Historian Jen Manion joins Tristan Taormino to discuss her new book Female Husbands: A Trans History. How did some people assigned female at birth began living their lives as men in the 18th and 19th Centuries? Manion did extensive research on primary source materials including marriage certificates, census records, court documents, local and national and newspapers. In their book, Manion introduces us to the lives of U.K. female husbands Charles Hamilton, Henry Fielding, James Howe, James Gray, Samuel Bunday, William Chandler, Robert Shurtliff, James Allen, and Henry Stoake. We learn about George Wilson, John Smith, Albert Guelph, Joseph Lobdell, Frank Dubois, Samuel Pollard, Leroy Williams, and John A. Whittman in the United States. What did class and wealth have to do with the ability to trans gender? What do we know about the women who married female husbands? What happened when female husbands were discovered to be assigned female at birth? What role did the institution of marriage, medicine, the legal system, and the media play in shaping their lives and the narratives about them? How did their communities make sense of them trans-ing gender? How did attitudes during this time take root and influence ideas about sex, gender, and sexual orientation that persisted? How does this book fit into the study of LGBTQIA+ histories?

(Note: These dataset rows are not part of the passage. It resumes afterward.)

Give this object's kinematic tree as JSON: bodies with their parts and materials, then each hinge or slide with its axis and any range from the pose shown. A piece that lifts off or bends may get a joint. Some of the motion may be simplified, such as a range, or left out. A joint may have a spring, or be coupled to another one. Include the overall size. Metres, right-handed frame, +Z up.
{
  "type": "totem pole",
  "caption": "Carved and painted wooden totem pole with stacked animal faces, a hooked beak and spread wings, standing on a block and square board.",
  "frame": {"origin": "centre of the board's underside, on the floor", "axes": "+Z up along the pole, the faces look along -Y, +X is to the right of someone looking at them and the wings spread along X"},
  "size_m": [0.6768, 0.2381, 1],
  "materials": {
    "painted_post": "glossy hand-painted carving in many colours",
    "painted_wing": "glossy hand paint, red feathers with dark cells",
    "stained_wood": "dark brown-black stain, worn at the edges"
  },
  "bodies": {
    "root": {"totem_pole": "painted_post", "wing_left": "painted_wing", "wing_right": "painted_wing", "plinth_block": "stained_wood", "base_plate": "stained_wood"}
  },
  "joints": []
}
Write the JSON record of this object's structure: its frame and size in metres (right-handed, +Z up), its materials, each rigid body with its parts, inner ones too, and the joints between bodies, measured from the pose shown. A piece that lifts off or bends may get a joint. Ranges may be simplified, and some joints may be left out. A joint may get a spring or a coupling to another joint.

Jen Manion is Associate Professor of History at Amherst College. She is a social and cultural historian whose work examines the role of gender and sexuality in American life. Manion is author of Liberty’s Prisoners: Carceral Culture in Early America which received the inaugural Mary Kelley Best Book Prize from the Society for Historians of the Early American Republic. Their most recent book, Female Husbands: A Trans History was supported by a grant from the National Endowment for the Humanities. Manion has published dozens of essays for popular and scholarly audiences and serves on the editorial boards of Amherst College Press, Early American Studies, and The William and Mary Quarterly. She is currently chair of the OAH Committee on the Status of LGBTQ Historians & Histories.